◆ SHORT TASK:
Locate all lines with the word "behind". Copy them.

-- START OF DATA SEGMENT --

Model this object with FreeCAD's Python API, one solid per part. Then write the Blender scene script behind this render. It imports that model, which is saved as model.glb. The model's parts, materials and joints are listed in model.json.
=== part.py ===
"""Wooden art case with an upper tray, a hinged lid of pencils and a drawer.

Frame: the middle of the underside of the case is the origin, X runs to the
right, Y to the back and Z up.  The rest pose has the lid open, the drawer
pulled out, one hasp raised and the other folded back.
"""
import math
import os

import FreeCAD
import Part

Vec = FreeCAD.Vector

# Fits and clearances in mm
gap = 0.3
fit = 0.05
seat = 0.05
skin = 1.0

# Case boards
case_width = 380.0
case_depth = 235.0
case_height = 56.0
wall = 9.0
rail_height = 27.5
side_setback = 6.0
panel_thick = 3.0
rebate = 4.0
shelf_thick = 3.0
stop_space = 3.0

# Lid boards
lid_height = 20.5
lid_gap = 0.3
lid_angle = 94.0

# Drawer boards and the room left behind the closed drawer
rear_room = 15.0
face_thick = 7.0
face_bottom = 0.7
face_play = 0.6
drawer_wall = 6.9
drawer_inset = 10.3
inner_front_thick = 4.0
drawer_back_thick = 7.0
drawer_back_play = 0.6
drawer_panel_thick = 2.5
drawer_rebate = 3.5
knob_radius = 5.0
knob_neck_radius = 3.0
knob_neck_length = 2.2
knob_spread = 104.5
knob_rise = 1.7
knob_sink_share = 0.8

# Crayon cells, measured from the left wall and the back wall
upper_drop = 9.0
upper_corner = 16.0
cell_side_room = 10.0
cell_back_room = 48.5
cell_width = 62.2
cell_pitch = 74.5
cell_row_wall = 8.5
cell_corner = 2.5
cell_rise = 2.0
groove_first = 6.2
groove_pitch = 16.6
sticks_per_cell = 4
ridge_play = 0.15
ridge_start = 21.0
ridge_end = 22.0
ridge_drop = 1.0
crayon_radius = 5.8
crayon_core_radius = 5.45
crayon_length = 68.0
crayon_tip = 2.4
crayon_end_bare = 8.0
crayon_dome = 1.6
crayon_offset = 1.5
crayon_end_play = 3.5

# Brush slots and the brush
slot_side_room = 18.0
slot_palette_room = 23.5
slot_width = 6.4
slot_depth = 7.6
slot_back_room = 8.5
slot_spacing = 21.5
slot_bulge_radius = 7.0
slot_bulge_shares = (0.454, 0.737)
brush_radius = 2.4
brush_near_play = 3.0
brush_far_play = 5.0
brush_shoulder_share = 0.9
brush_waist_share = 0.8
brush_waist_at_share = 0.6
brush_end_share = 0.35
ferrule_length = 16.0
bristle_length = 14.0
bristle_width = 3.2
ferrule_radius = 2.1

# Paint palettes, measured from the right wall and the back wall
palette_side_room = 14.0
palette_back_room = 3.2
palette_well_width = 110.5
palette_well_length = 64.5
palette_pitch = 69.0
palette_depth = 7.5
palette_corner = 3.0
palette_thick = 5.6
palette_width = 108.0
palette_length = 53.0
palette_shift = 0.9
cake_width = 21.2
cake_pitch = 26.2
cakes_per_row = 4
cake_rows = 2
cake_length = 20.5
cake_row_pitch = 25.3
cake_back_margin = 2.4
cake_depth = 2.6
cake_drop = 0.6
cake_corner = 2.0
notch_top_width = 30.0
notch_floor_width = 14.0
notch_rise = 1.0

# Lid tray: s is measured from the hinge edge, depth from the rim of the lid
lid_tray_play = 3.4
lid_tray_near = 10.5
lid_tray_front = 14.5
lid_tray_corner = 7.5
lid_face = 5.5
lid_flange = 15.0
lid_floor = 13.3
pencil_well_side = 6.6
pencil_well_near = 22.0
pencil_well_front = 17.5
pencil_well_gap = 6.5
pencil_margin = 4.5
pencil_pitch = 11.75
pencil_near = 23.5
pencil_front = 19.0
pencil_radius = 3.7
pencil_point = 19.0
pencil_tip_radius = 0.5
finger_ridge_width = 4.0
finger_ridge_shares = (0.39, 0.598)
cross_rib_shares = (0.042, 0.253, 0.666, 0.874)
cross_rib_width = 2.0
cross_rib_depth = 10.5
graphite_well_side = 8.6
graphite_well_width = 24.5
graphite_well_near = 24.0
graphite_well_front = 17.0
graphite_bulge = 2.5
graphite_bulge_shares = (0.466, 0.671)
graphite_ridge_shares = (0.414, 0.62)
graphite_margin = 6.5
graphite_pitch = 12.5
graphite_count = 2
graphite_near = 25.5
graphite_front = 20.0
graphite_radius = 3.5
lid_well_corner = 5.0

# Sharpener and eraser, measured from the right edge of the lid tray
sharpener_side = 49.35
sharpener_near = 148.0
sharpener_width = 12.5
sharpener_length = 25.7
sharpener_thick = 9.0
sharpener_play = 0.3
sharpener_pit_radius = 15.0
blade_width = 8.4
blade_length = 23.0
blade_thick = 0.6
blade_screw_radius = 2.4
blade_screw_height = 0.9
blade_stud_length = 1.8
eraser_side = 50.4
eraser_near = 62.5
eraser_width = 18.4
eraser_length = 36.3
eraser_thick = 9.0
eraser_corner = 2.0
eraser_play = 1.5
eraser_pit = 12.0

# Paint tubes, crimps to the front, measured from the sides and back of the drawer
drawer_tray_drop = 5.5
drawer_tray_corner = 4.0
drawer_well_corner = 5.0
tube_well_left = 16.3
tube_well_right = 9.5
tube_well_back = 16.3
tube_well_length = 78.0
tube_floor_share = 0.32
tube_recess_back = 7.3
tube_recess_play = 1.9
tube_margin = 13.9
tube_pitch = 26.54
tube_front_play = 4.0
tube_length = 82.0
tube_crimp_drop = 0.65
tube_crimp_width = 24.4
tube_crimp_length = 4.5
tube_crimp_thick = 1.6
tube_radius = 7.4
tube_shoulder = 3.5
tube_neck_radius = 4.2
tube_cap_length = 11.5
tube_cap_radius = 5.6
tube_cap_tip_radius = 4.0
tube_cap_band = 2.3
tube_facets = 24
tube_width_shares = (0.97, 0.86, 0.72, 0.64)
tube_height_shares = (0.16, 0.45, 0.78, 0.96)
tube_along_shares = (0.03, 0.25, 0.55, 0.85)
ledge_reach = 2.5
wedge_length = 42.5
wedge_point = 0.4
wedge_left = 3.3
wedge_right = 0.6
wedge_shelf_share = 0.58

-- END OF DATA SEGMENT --

◆ RESULT BELOW:
Model this object with FreeCAD's Python API, one solid per part. Then write the Blender scene script behind this render. It imports that model, which is saved as model.glb. The model's parts, materials and joints are listed in model.json.
# Drawer boards and the room left behind the closed drawer